Olive oil is the best for theses types of recipes! The Turks, Greeks, and Lebanese will probably agree. ????
Can these be made using cabbage leaves instead of grape leaves? If so, how should they be prepped? Thank you, this looks like a recipe I would like to prepare and enjoy eating! ~ I, too, have improved my health by changing the way I eat. Thank you for all you do to educate us.
They can be steamed or boiled until tender before you roll them. Hope this helps,
I always cut off the stems! Another things I do is make dolmades (what we call them) tender is freeze them in a tray, well covered w/foil. After a good freeze, thaw and then bake them in preheated 350 degree oven. Usually takes about an hour. Yes, bake them. You can rest easier that they won’t burn.

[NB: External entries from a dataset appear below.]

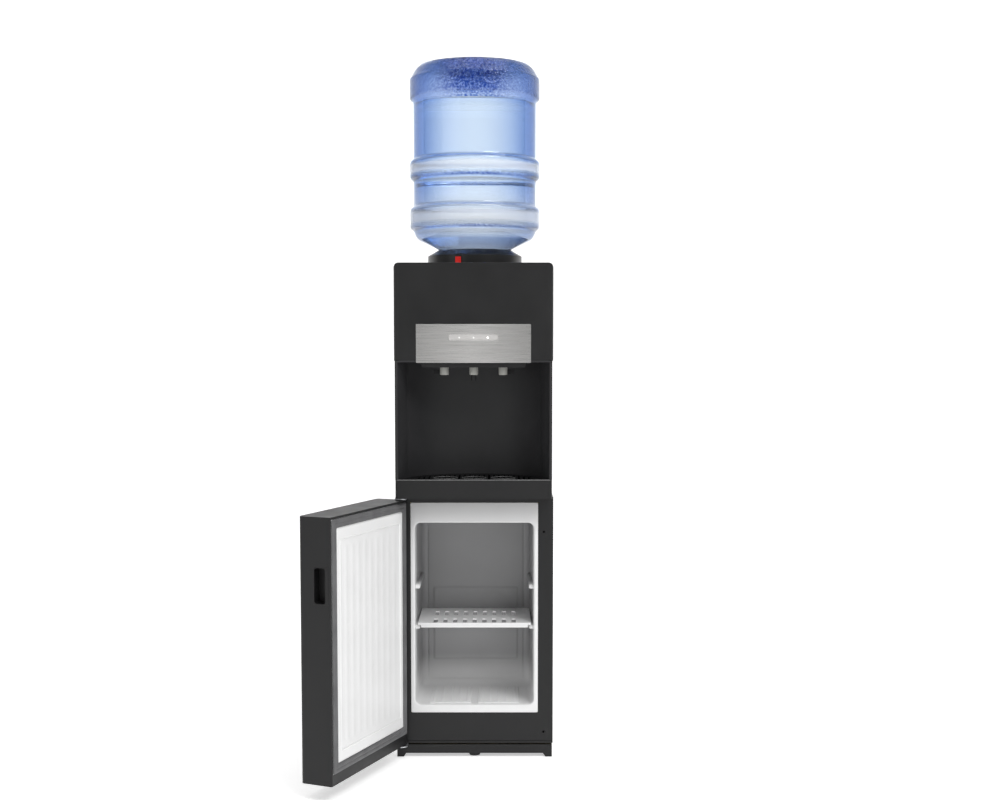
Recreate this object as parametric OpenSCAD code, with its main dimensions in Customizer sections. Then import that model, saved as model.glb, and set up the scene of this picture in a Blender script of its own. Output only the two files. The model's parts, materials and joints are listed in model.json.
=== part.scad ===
// Floor-standing water dispenser: an inverted bottle on top, three taps over a drip tray, and a
// small fridge behind a hinged door below. Millimetres, +Z up, +Y to the back. The origin is on
// the floor, at the middle of the centre front foot.

/* [Body] */
// Width of the body beside the taps
body_w = 310; // [250:1:380]
// Depth from the front face to the back of the condenser
depth = 360; // [350:1:450]
// How far the fridge cabinet stands out past the body on each side
cabinet_over = 5; // [3:0.5:10]
// How far the front face stands ahead of the fridge frame
door_reach = 63; // [58:1:80]
// How far the centre front foot stands behind the fridge frame
foot_in = 17; // [15:1:22]
// Height of the feet
foot_h = 7.5; // [6:0.5:12]
// Height of the plinth
plinth_h = 18; // [15:0.5:30]
// Height of the fridge frame
cabinet_h = 503; // [460:1:620]
// Height of the deck between the fridge and the tap bay
deck_h = 6.5; // [5:0.5:10]
// Height of the drip tray block
tray_h = 38.2; // [34:0.1:50]
// Height of the tap bay
alcove_h = 234.5; // [215:0.5:300]
// Height of the front housing over the tap bay
housing_h = 192.5; // [170:0.5:240]
// Wall of the plastic covers
wall = 2.5; // [2:0.1:3]
// Wall of the front housing
housing_wall = 2.2; // [1.8:0.1:3]
// Thickness of the steel sheets
sheet = 1.2; // [0.8:0.1:1.6]
// Gap between pieces that are fixed beside each other
gap = 0.2; // [0.1:0.05:0.4]
// Clearance around pieces that move
clear = 0.4; // [0.3:0.05:0.8]

/* [Fridge] */
// Width of the frame posts
post_w = 30.5; // [26:0.5:40]
// Height of the opening's bottom edge above the frame's bottom edge
sill_h = 63; // [55:1:80]
// Height of the frame above its opening
lintel_h = 8; // [6:0.5:16]
// Depth of the front frame
frame_t = 12; // [10:0.5:18]
// Width of the white flange at the sides and bottom of the cavity
flange_w = 8.5; // [7:0.5:12]
// Height of the white flange above the cavity
flange_top_w = 41; // [30:1:60]
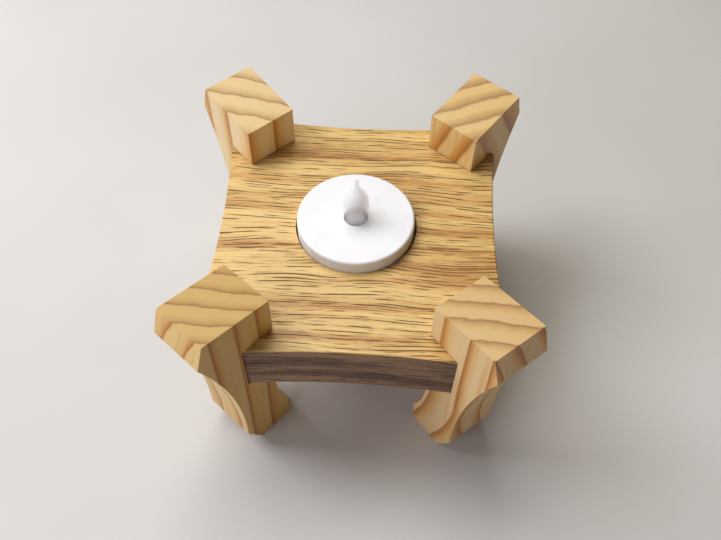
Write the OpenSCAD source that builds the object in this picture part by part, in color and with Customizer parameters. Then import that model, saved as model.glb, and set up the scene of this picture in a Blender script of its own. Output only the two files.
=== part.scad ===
// Small four-legged stand for one battery tea light: an oak top let into four
// sawn pine legs, with the tea light sitting loose in a round recess.
// Millimetres. The origin is on the table surface under the centre of the oak top,
// +X runs along the grain of the top, +Y points to the back and +Z points up.

/* [Oak top] */
// Length of the top along the grain, over its square corners
top_length = 96.4; // [80:0.1:120]
// Depth of the top across the grain, over its square corners
top_depth = 101; // [84:0.1:125]
// Thickness of the top board
top_thickness = 19.05; // [16:0.05:24]
// How far the middle of each side is sawn in from the straight line
edge_hollow = 2.9; // [0.5:0.1:6]
// Length sawn off each corner along the diagonal, where the corner seats in its leg
corner_cut = 11.4; // [6:0.1:16]

/* [Recess] */
// Gap between the tea light and the wall of the recess, when the light stands in its middle
recess_clearance = 0.75; // [0.4:0.05:2]
// Place of the hand-drilled recess, from the middle of the top
recess_place = [-0.45, 1.7]; // [-3:0.05:3]
// Radius of the dent that the drill's centre point leaves in the recess floor
drill_point_r = 1.5; // [0.5:0.1:2.5]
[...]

Have been doing it this way for a decade, and. Any believe I didn’t do it sooner.
Do you have the nutritional values for these? I’m a diabetic and watch of course my carbs and sugar?
This recipe is low carb with meat, veggies, and cauliflower instead of rice. The currants, i.e. dried fruit, are high sugar, so either make sure they contain no added sugar, decrease the amount, or omit entirely. However, the amount of currants is negligible for the recipe.
I’m willing to bet that everything Lauren posts on this site is great for diabetics. She follows the paleo AIP which is low carb/sugar.
Is there a replacement for currants? Or would you just omit for a diabetic?
Made these tonight. Did not weigh down the plate enough at first, but they seem intact. Will let you know how they turn out tomorrow!
Made these tonight added chopped dates instead of currents. Tasted amazing. I love dolmas haven’t had them in a very long time. Because of the rice the cauliflower is a great subtution.
Is the meat already cooked when you assemble? Or is it raw?
I’m wondering if brown palm rice (palmini brand) can be substituted for the cauliflower rice?